Giant’s Bread: “It was New Year’s Eve.”
Main Character: Vernon Deyre
Published: April 1930 (14th published book)
Length: 437 pages
Setting: various: Abbots Puisannts, London, Germany, Holland, Moscow, New York, etc.
My chronological Agatha Christie read continues with Giant’s Bread, her first novel published under the pseudonym, Mary Westmacott. There is no detective work in this story, as Christie/Westmacott treats her readers to a very modern novel. In any case, it must have been a much needed break from the detective novels Christie was expected to write.
Covering a vast number of characters and spanning a few decades of years, this first contemporary novel written under a pseudonym, proves Christie wanted this genre of her writing judged on its own merits instead of being buoyed up by her previous successes.
Vernon Drywer grows up in Abbots Puissants, an estate in the countryside in England, with a withdrawn father and overdramatic mother who has a tendency to slather him with affection without any sincerity behind it. Jo, his cousin, is part of his childhood, as is Sebastian Levinne, a neighbourhood Jewish boy and Nell Vereker, a thin child who visits occasionally. Another more obscure character is called, “The Beast” which is the terrible feeling that is inspired in Vernon whenever he hears music.
Vernon, Jo and Sebastian remain friends into adulthood when their lives take them to town. Jo has become frantically involved in her “causes”, Sebastian is busy making money in his ventures, and Vernon is slowly discovering that music is part of his soul in spite of the effort he has made to avoid it.
The story progresses as Vernon courts Nell in spite of his attraction to Jane, a sultry singer whose personality is somewhat of an enigma, Sebastian is in love with Jo in spite of her adversion to his business success and therefore him, and Nell cannot decide whether she wants to marry Vernon who, in spite of his country estate, is poor, or George Chetwynd, a wealthy American who though much older, vies for her hand in marriage.

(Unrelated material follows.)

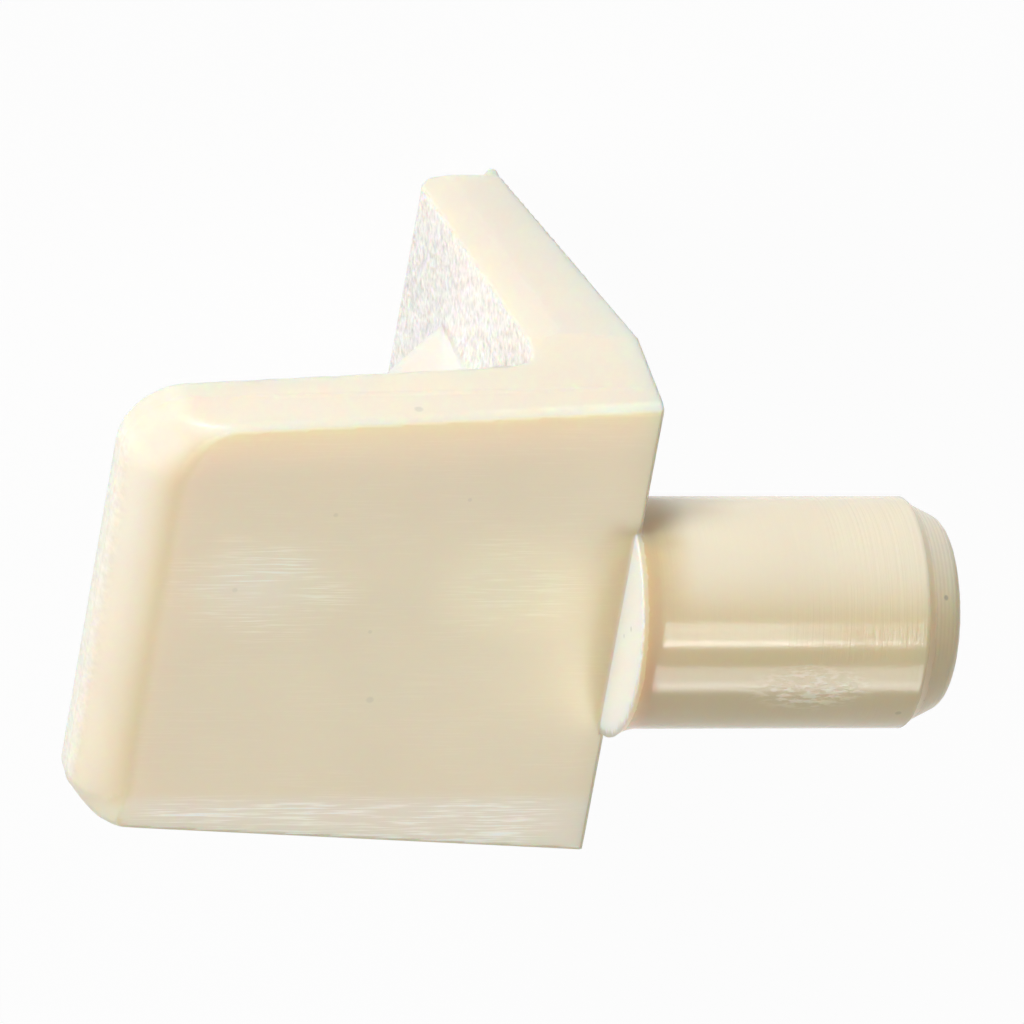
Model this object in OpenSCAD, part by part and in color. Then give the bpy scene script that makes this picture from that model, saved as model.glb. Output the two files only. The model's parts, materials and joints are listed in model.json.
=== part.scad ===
// Shelf support pin, moulded in one piece from almond plastic. The round pin goes
// into a hole in the cabinet side, the plate behind it rests against that side,
// and the shelf lies on the ledge, which a drafted web stiffens from below.
// Sizes are in millimetres. X runs along the pin, from the plate's outer face at
// X = 0. Z is up, with the pin's axis at Z = 0, and Y runs across the ledge.

/* [Pin] */
// Diameter of the pin
pin_d = 6.35; // [4:0.05:7]
// Length of the pin from the plate's outer face
pin_len = 9.1; // [7:0.1:14]
// Length of the lead-in at the tip
lead_len = 1.12; // [0.9:0.02:2]
// How far the lead-in comes in from the pin's side
lead_drop = 0.64; // [0.5:0.02:0.9]
// Rounding around the tip's end face
tip_r = 0.25; // [0.1:0.05:0.3]
// How far the collar at the root stands out from the pin
collar_w = 0.24; // [0.1:0.02:0.4]
// Length of the collar along the pin
collar_len = 0.45; // [0.2:0.05:1]

/* [Ledge] */
// Height of the seat above the pin's axis
seat_h = 0.95; // [0.6:0.05:1.6]
// Length of the ledge from the plate's outer face
ledge_len = 14.5; // [13:0.1:18]
// Width of the ledge at the plate
root_w = 14.8; // [13.6:0.1:18]
// Width of the ledge at its free end
ledge_end_w = 13; // [11:0.1:13.4]
// Thickness of the ledge
ledge_t = 2.4; // [2:0.1:3]
// Radius of the free corners in plan
ledge_corner_r = 1.4; // [0.9:0.1:3.6]
// Rounding along the seat's free edges
seat_edge_r = 0.4; // [0.2:0.05:0.8]
// Rounding under the free end
under_r = 0.25; // [0.1:0.05:0.4]

/* [Back plate] */
// Height of the plate from the seat down
plate_depth = 18; // [15:0.1:21]
// Thickness of the plate under the ledge
plate_root_t = 3.1; // [2.7:0.1:3.6]
// Thickness of the plate at its lower end
plate_end_t = 2.35; // [1.8:0.05:2.6]
// Height of the full-width shoulder from the seat down
shoulder_h = 3.1; // [2.8:0.1:4]
// Width of the plate at its lower end
plate_end_w = 6; // [4.8:0.1:8]
// Radius of the lower corners
plate_corner_r = 0.4; // [0.2:0.1:1]
// Rounding of the lower end's outer edge
plate_end_r = 0.25; // [0.15:0.05:0.4]
// Rounding of the lower end's inner edge
heel_r = 1; // [0.6:0.05:1.2]
// Rounding of the outer edge of the seat
outer_r = 0.15; // [0.1:0.05:0.4]
// Fillet between the plate and the ledge
inner_r = 0.6; // [0.3:0.1:1]

/* [Web] */
// How far along the ledge the web reaches from the plate's outer face
web_reach = 10.5; // [8:0.1:11]
// How far down the web reaches from the seat
web_depth = 12.4; // [10:0.1:13]
// Thickness of the web at its lower end
web_end_t = 3.4; // [2.4:0.1:4]
// Thickness of the web under the ledge
web_root_t = 5.6; // [4.2:0.1:6]

/* [Hidden] */
plastic = "#EFE0C4";
$fn = 96;
// Arcs meet their faces at this angle, just short of tangent
skim = 8;
// Size of a corner's cutter for each unit of the corner itself
past_edge = 1.4;
// How far the disc at the pin's root lies inside the plate's outer face
butt = 0.1;
// How far the web runs into the plate and the ledge
lap = 0.5;
// Growth of the fillet beside the web, for each millimetre up from its lower end
fillet_growth = 0.29;
fillet_steps = 8;
z_under = seat_h - ledge_t;
z_low = seat_h - plate_depth;
z_shoulder = seat_h - shoulder_h;
z_web = seat_h - web_depth;
plate_draft = (plate_root_t - plate_end_t) / (z_under - z_low);
web_draft = (web_root_t - web_end_t) / 2 / (z_under - z_web);

function unit(v) = v / norm(v);

// X of the plate's inner face, and half the web's thickness, at height z
function inner_x(z) = -plate_root_t + (z_under - z) * plate_draft;
function web_y(z) = web_end_t / 2 + (z - z_web) * web_draft;

// Centre of the arc of radius r that fits the corner v between the edges to a and b
function arc_centre(v, a, b, r) =
    let (u = unit(a - v), w = unit(b - v), half_sine = sqrt((1 - u * w) / 2))
    v + unit(u + w) * r * cos(skim) / half_sine;

// Distance from the corner to the point of each edge nearest to that centre
function arc_reach(v, a, b, r) =
    let (cosine = unit(a - v) * unit(b - v))
    r * cos(skim) * sqrt((1 + cosine) / (1 - cosine));

// What lies between a corner and the arc that rounds it, and a little past the corner's edges
module corner_piece(v, a, b, r) {
    centre = arc_centre(v, a, b, r);
    reach = arc_reach(v, a, b, r);
    kite = [centre, v + unit(a - v) * reach, v, v + unit(b - v) * reach];
    difference() {
        polygon([for (p = kite) centre + (p - centre) * past_edge]);
        translate(centre) circle(r);
    }
}

// The ledge and the plate's full width from above
module plan_outline() {
    root = root_w / 2;
    end = ledge_end_w / 2;
    difference() {
        polygon([
            [1, -root], [1, root], [0, root],
            [-ledge_len, end], [-ledge_len, -end], [0, -root]
        ]);
        for (side = [-1, 1])
            corner_piece([-ledge_len, side * end], [0, side * root], [-ledge_len, 0], ledge_corner_r);
    }
}

// The L of the ledge and the plate from the side
module side_outline() {
    top = [0, seat_h];
    foot = [0, z_low];
    heel = [-plate_end_t, z_low];
    crook = [-plate_root_t, z_under];
    chin = [-ledge_len, z_under];
    lip = [-ledge_len, seat_h];
    difference() {
        polygon([top, foot, heel, crook, chin, lip]);
        corner_piece(top, foot, lip, outer_r);
        corner_piece(foot, top, heel, plate_end_r);
        corner_piece(heel, foot, crook, heel_r);
        corner_piece(chin, crook, lip, under_r);
    }
    corner_piece(crook, heel, chin, inner_r);
}

// The shoulder and the tapered plate from the front, open above the seat
module front_outline() {
    top = seat_h + 1;
    low = [plate_end_w / 2, z_low];
    shoulder = [root_w / 2, z_shoulder];
    difference() {
        polygon([
            [-root_w, top], [root_w, top], [root_w, z_shoulder], shoulder,
            low, [-low.x, low.y], [-shoulder.x, z_shoulder], [-root_w, z_shoulder]
        ]);
        for (side = [-1, 1])
            corner_piece([side * low.x, z_low], [side * shoulder.x, z_shoulder], [0, z_low], plate_corner_r);
    }
}

module slab() {
    intersection() {
        rotate([90, 0, 0]) linear_extrude(root_w, center = true) side_outline();
        translate([0, 0, z_low]) linear_extrude(plate_depth) plan_outline();
        translate([-ledge_len - 1, 0, 0]) rotate([90, 0, 90]) linear_extrude(ledge_len + 2) front_outline();
    }
}

// Section of what comes off an edge, with the solid below and to the right of it
module edge_section() {
    inset = seat_edge_r * cos(skim);
    difference() {
        translate([-1, -inset]) square(1 + inset);
        translate([inset, -inset]) circle(seat_edge_r);
    }
}

// Cutter along a straight edge, with the solid on the left of its way from p to q
module straight_edge(p, q) {
    way = q - p;
    translate([p.x, p.y, seat_h]) rotate([0, 0, atan2(way.y, way.x)]) rotate([90, 0, 90])
        linear_extrude(norm(way)) edge_section();
}

// Cutter round the edge of a free corner
module corner_edge(centre, from, to) {
    translate([centre.x, centre.y, seat_h]) rotate([0, 0, from]) rotate_extrude(angle = to - from)
        translate([ledge_corner_r, 0]) mirror([1, 0]) edge_section();
}

// The slab with its seat rounded, first round the free corners and then along the straight edges
module rounded_slab() {
    corner = [-ledge_len, ledge_end_w / 2];
    root = [0, root_w / 2];
    end = [-ledge_len, 0];
    along = unit(root - corner);
    side_angle = atan2(along.y, along.x);
    centre = arc_centre(corner, root, end, ledge_corner_r);
    difference() {
        difference() {
            slab();
            for (side = [0, 1])
                mirror([0, side, 0]) corner_edge(centre, 90 + side_angle, 180);
        }
        for (side = [0, 1])
            mirror([0, side, 0]) straight_edge(root + along, corner - along);
        straight_edge(corner + [0, 1], [corner.x, -corner.y - 1]);
    }
}

// The triangle under the ledge, thinner towards its lower end
module web() {
    toe = [inner_x(z_web), z_web];
    slope = unit(toe - [-web_reach, z_under]);
    top = z_under + 2 * lap;
    low = z_web - lap;
    intersection() {
        rotate([90, 0, 0]) linear_extrude(root_w, center = true)
            polygon([[-web_reach, z_under] - slope * lap, [-lap, z_under + lap], toe + slope * lap]);
        translate([-ledge_len, 0, 0]) rotate([90, 0, 90]) linear_extrude(ledge_len)
            polygon([[-web_y(low), low], [web_y(low), low], [web_y(top), top], [-web_y(top), top]]);
    }
}

// Hollow fillet between the web and the plate, which widens from nothing upwards
module web_fillet() {
    top = z_under + lap;
    r = (top - z_web) * fillet_growth;
    x = inner_x(top);
    y = web_y(top);
    inside = 0.3;
    arc = [
        for (step = [0:fillet_steps])
            let (turn = 90 * step / fillet_steps)
            [x - r + r * sin(turn), y + r - r * cos(turn), top]
    ];
    rim = concat([[x + inside, y - inside, top], [x - r, y - inside, top]], arc, [[x + inside, y + r, top]]);
    toe = [inner_x(z_web) + inside / 3, web_y(z_web) - inside / 3, z_web];
    count = len(rim);
    top_faces = [for (i = [1:count - 2]) [0, i, i + 1]];
    side_faces = [for (i = [0:count - 1]) [(i + 1) % count, i, count]];
    polyhedron(concat(rim, [toe]), concat(top_faces, side_faces));
}

// The pin, whose root stands above the seat as a flat disc
module pin() {
    r = pin_d / 2;
    root_r = r + collar_w;
    end_r = r - lead_drop;
    shoulder = [r, pin_len - lead_len];
    rim = [end_r, pin_len];
    rotate([0, 90, 0]) rotate_extrude() difference() {
        polygon([[0, -butt], [root_r, -butt], [root_r, 0], [r, collar_len], shoulder, rim, [0, pin_len]]);
        corner_piece(rim, shoulder, [0, pin_len], tip_r);
    }
}

module shelf_support_pin() {
    color(plastic) {
        rounded_slab();
        web();
        for (side = [0, 1])
            mirror([0, side, 0]) web_fillet();
        pin();
    }
}

shelf_support_pin();
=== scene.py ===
import json
import math
import bpy
import numpy as np
from mathutils import Matrix, Vector


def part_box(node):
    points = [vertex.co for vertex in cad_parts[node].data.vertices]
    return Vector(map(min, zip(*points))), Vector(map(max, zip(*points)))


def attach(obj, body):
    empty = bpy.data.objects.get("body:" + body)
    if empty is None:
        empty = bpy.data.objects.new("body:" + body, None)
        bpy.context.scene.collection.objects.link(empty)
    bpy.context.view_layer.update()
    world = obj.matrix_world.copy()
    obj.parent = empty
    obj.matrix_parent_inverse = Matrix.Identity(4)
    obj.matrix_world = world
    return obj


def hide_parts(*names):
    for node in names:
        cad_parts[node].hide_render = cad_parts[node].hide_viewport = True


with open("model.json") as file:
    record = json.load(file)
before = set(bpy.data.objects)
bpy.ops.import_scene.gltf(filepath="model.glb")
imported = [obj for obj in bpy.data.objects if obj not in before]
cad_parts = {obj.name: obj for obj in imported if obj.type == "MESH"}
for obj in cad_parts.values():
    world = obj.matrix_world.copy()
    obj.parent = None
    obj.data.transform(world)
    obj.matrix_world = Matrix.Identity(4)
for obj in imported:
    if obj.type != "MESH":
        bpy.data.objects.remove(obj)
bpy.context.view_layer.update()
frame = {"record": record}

scene = bpy.context.scene
mm = 0.001

# Sizes in millimetres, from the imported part
low, high = (np.array(corner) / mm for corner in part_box("shelf_support_pin"))
mounts = {mount["name"]: mount for mount in frame["record"]["mounts"]}
pinR = mounts["pin"]["dims"]["r_mm"]
seatZ = mounts["seat"]["pos_m"][2] / mm
plateLow = low[2]
pinEnd = high[0]
ledgeEnd = low[0]
rootHalf = high[1]


def clamp01(t):
    return np.clip(t, 0.0, 1.0)


def smoothStep(start, end, t):
    s = clamp01((t - start) / (end - start))
    return s * s * (3 - 2 * s)


def roundedMax(a, b, r):
    # both solids at once, with their shared edge rounded to radius r
    outside = np.sqrt(np.maximum(a + r, 1e-9) ** 2 + np.maximum(b + r, 1e-9) ** 2)
    return np.minimum(np.maximum(a, b), -r) + outside


def roundedMin(a, b, r):
    # either solid, with a hollow fillet of radius r where they meet
    inside = np.sqrt(np.maximum(r - a, 0) ** 2 + np.maximum(r - b, 0) ** 2)
    return np.maximum(np.minimum(a, b), r) - inside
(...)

A tapestry of bad choices, unfortunate circumstances, and finally the First World War colour the lives of each character and they navigate them according to their characters and life experiences. Thus follows a number of dramatic occurrences, and improbable situations that drive the story at a breakneck pace. I can’t reveal more without exposing some of the plot cliffhangers that Christie delivers with surprising regularity. Music was the background theme which was woven throughout the narrative and ended with an epistolary burst at the end of the novel, dumping a musical philosophy upon the reader with an unsettling speed. I can’t say the ending of the novel was satisfying but given the whole of the novel, it was perhaps expected.
I was nearly beside myself with happiness and relief when I finished this book and could move on to her next mystery. While I appreciate Christie’s attempt at a modern novel, it’s exactly the type of book that I dislike reading, full of angst and bad choices and characters who one wants to try not to emulate, as they never seem to grow or change. Not to mention the drama; there was entirely too much drama for me. One critic in a 1930 review noted, “Miss Westmacott shows narrative talent; but would presumably be more original if she strained less after originality.” I’m not sure if that would be my conclusion as to the unsettledness of the novel. Reading it felt more like a racing around of occurrences, which perhaps stems from the form Christie was used to when writing detective novels. Overall, I desire more subtlety: instead of a rollercoaster ride where very little is fully examined, I prefer a leisurely cruise down the river to be able to view and enjoy the natural setting.
To give Christie her fair due, there is art and creativity in this novel. Her prologue is sufficiently mysterious and striking to draw you into the story. She portrays different character types and gives the reader a look-in at some of the aspects of WWI through Nell’s job at the hospital. She also examines love and marriage and makes an interesting commentary by juxtaposing a marriage between people for passionate love and a marriage between people who have an affection for each other but also (and perhaps more importantly) like minds who are able to understand and accept one another. Much of her philosophy of music passed by me, perhaps because of the unevenness of its place in the story, but at least it was there and an attempt to explain it made; the Beast is readily understood. I also liked the comparison of people with simpler lives with those who possess wealth and have all their wishes granted, the former being lighter and happier and more contented and the latter facing more challenges and trials and angst. I must say, I did very much enjoy the beginning of the novel describing Vernon’s childhood, but as it progressed it was readily apparent that it just wasn’t the book for me.
I must admit I feel that this review is somewhat disjointed but it follows the flow of Christie’s writing and therefore I feel satisfied. One thing I’m still puzzling over thought is the title. Does anyone know the significance of “Giant’s Bread“?
Now on to the next novel, Christie’s first one starring the beloved old lady, Miss Marple, The Murder at the Vicarage. I’m soooo looking forward to it!